Ron & I attended the proceedings before the ECCC in our capacities as legal advisers to DC-Cam (staff at right, photo credit), a now independent Cambodian NGO dedicated to documenting the history and atrocities of the Khmer Rouge. DC-Cam’s objectives are the promotion of memory and justice, healing the wounds of the past, developing a sound rule of law, and preventing future human rights abuses in Cambodia and abroad. In our visit, we were accompanied by 50 people from various villages outside of Phnom Penh. Part of the work of DC-Cam is to conduct outreach in various parts of the country to educate people about the ECCC proceedings and enable them to participate by attending hearings, constituting themselves as civil parties, or filing complaints against particular defendants. DC-Cam hosted an information session in its office on Tuesday (above left) concerning the nature of the proceedings, the legal standards to be employed, and the various players, and then took the villagers to the Ieng Thirith hearing the next day.

After passing through security (left and below right), where we had to relinquish our cell phones and cameras, we proceeded to a small courtroom. The room seats only 14 members of the public. We were fortunate to be chosen as two of the 14 admitted into the hearing room itself. The larger courtroom is still a work in progress, but the hearing proceedings were broadcast on a screen there for members of the public and the NGO community (left—prior hearing depicted). The small courtroom contains three counsel tables: one for the co-Prosecutors, one for the Co-Defense Counsel, and one for Counsel for the Civil Parties. The defendant was already in the dock when we arrived. The members of the Pre-Trial Chamber (the chamber charged with adjudicating appeals of pre-trial detention orders) sit on a dais in the center of the room flanked by the parties (see photo below). Simultaneous translation is provided (with varying degrees of accuracy) in French, English and Khmer.
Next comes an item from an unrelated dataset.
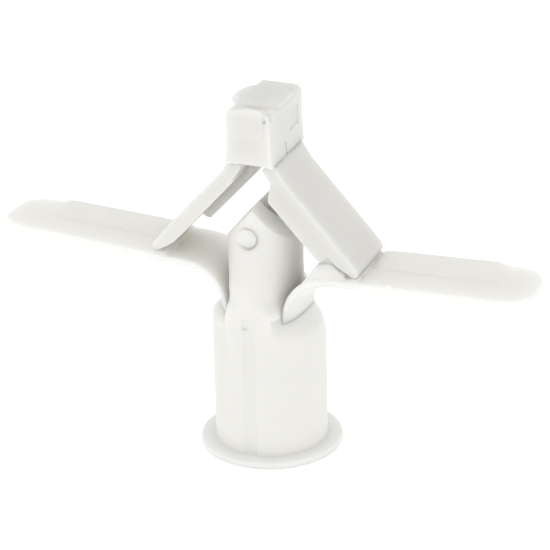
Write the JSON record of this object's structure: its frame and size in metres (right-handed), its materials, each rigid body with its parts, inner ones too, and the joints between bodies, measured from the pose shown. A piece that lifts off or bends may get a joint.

Prior to the entry of the judges, select members of the press were allowed in with their cameras. They immediately swarmed around the defendant, clicking furiously. She stared blankly ahead, as though she did not see the photographers. Next, the judges of the Pre-Trial Chamber entered, and the press took their photos as well. The press were dismissed, and everyone was seated. Each key moment was signaled by the ringing of a bell by the National Greffier (clerk). The hearing officially opened with the reading of the report of the proceedings by Hout Vuthy, one of the judges. Ieng Thirith, the defendant (left—photo credit), was invited to address the court and answer certain basic biographical questions propounded by Prak Simsan, the Presiding Judge. Pursuant to Rule 22-2 of the Internal Rules, Thirith’s Cambodian lawyer then moved the recognition of his co-counsel, Diana Ellis, a British barrister, as this was her first appearance before the Court.
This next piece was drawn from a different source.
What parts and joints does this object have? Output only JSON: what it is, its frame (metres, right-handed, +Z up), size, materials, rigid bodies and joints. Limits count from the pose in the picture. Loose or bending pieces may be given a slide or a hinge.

The parties then made their formal observations, each lawyer speaking in his or her native tongue. At one point, Ellis proposed a 20 minute in camera hearing to discuss particular pieces of evidence regarding the accused. The judges retired for half an hour and ruled that the motion would be granted. The public was dismissed for another half an hour or so, and then the hearing resumed. After the Defense closed, the Co-Prosecutors and Counsel for the Civil Parties made their case in support of the Co-Investigating Judge’s Order for Provisional Detention. The substance of all these arguments is reviewed here. During the recess, we ate a delicious curry in the Court’s canteen and were reunited with several old friends, colleagues, and former students who now occupy various staff positions with the ECCC. At the close of the hearing, Thirith was returned to the small detention center that is located next to the court building.

An interesting feature of the ECCC is that each position is jointly held by a Cambodian and an “international.” There were a couple of instances during the hearing in which co-counsel subtly contradicted or disagreed with each other. One of the criticisms of the ECCC structure is that there is no obvious mechanism to resolve such disputes between co-counsel. The Co-Prosecutors and Co-Defense Counsel are likely to coordinate their positions among themselves over time, but this might be more difficult for the representatives of the civil parties. (There were 5 representatives present during the Thirith hearing).

For me, the highlight of the proceeding was seeing the be-robed members of the PTC enter the courtroom for the first time. The PTC is composed of five judges (right): three Cambodian and two “international” (one is British and the other Dutch). The Pre-Trial Chamber includes Hout Vuthy (below left), a Cambodian jurist. Vuthy was trained in Odessa, Russia and is on the faculty of Norton University (the oldest private university in Cambodia). He has also served as a prosecutor in Kandal Province and was appointed as a member of the Council for Legal and Judicial Reform by the Royal Government of Cambodia. Vuthy was a student of mine in 1995 and 1996 when I co-taught a course in Phnom Penh on International Criminal Law through DC-Cam. Vuthy was a brilliant participant, so it was no surprise when he was appointed to the ECCC. I exchanged smiles with Vuthy at one point, and after the hearing I received a message that he had seen me in the public gallery. One of the greatest sources of pride for a professor is seeing the success of a deserving student. With people of this caliber on the court, there is hope yet for justice for Cambodia.